Моя погоня за молодостью продолжалась три года и проходила на обширной территории. Поскольку она привыкла путешествовать из Парижа в Довиль, на Лидо, в Биарриц и на Французскую Ривьеру, естественно, ожидала, что я буду всюду следовать за ней, и не собиралась менять свои установившиеся привычки. Она сказала, что, если моя любовь к ней соизмерима с моим упорством, дело должно окончиться нашей свадьбой…
Мне снова предстояло увидеться с Ксенией. Мне не хотелось говорить с ней; требовать развода было бы жестоко. И все же у меня не было другого выхода. Отказавшись от своего счастья в 1907 году, я решил бороться за него в 1919-м. Главная трудность заключалась в том, что борьба предстояла односторонняя, потому что ни разу со дня свадьбы Ксения не упрекнула меня и не повысила голоса.
Наше объяснение было болезненным и бесполезным. Как я и предчувствовал, во время разговора Ксения сидела совершенно неподвижно. Ни слова протеста. Ни одного возмущенного жеста! Даже ее покойный брат не мог бы держаться лучше…
Я говорил. Она слушала. До самого конца я не мог угадать, что происходит у нее в голове. Потом она улыбнулась улыбкой Ники и сказала, что готова пожертвовать всем, лишь бы я был счастлив, но она должна посоветоваться со своим духовником! В ее представлениях о том, как обязана себя вести настоящая христианка, ничего не изменилось…
Я с таким же успехом пытался убедить ее в крайней нелепости ее решения, как много лет назад пробовал уговорить ее брата не начинать войну с Японией. Оба они обладали загадочным свойством, которое люди ошибочно принимали за слабость, однако их черта помогала им даже в самый страшный час оставаться непоколебимыми.
Думаю, не стоит добавлять, что духовник Ксении не одобрил моего замысла. Если бы он был в состоянии сочувствовать жизни, он бы не стал православным священником.
Я выходил из себя. Я угрожал. Я ужасно мучился. И все напрасно. Ксения оставалась сестрой своего брата. В конце концов, мне пришлось сообщить предполагаемой невесте плохую новость.
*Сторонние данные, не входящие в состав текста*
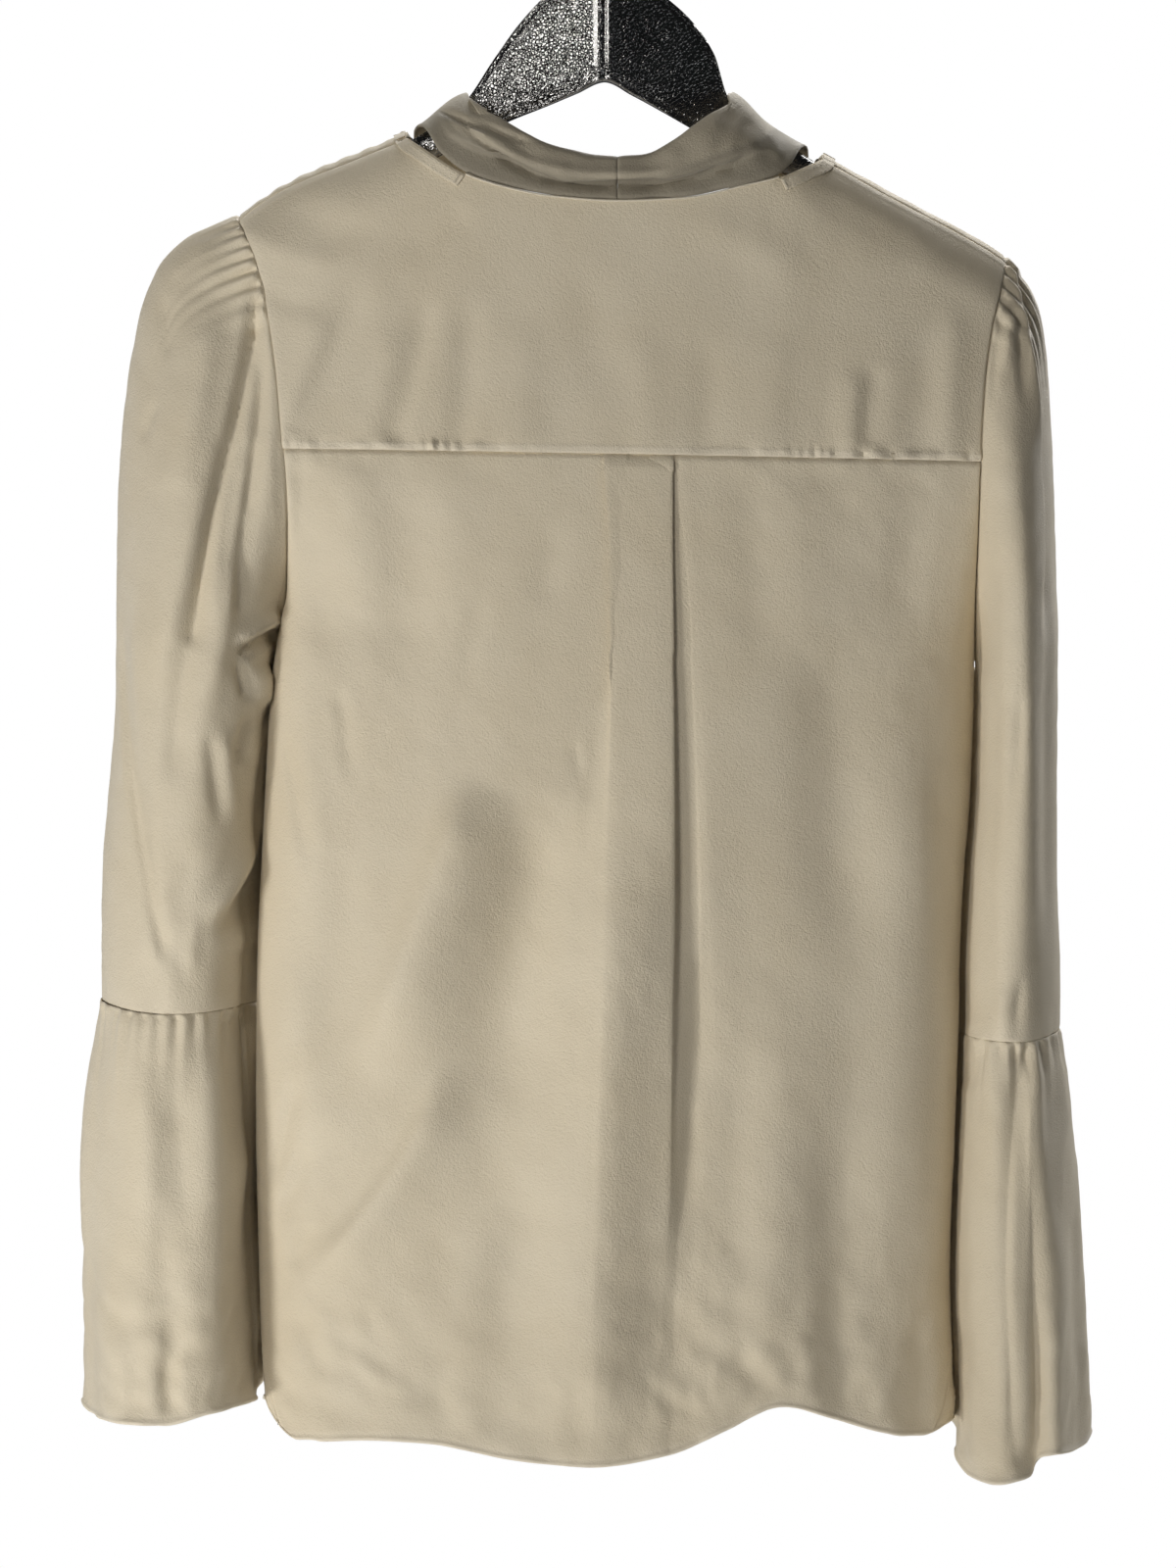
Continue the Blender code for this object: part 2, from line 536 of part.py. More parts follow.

– Я привыкла точно знать свое положение, – решительно заявила она, и на том все закончилось.
Она встала – мы сидели на террасе «Мирмонта», – повязала свой красно-желтый шарф и подала знак водителю.
Я остался один. Я по-прежнему один. Мне понадобилось еще несколько лет, чтобы понять: даже священники иногда оказываются правы.
Глава VI
Наши любящие кузены
1920-е годы ворвались в нашу жизнь с грохотом, как будто за ними гналась толпа безумцев.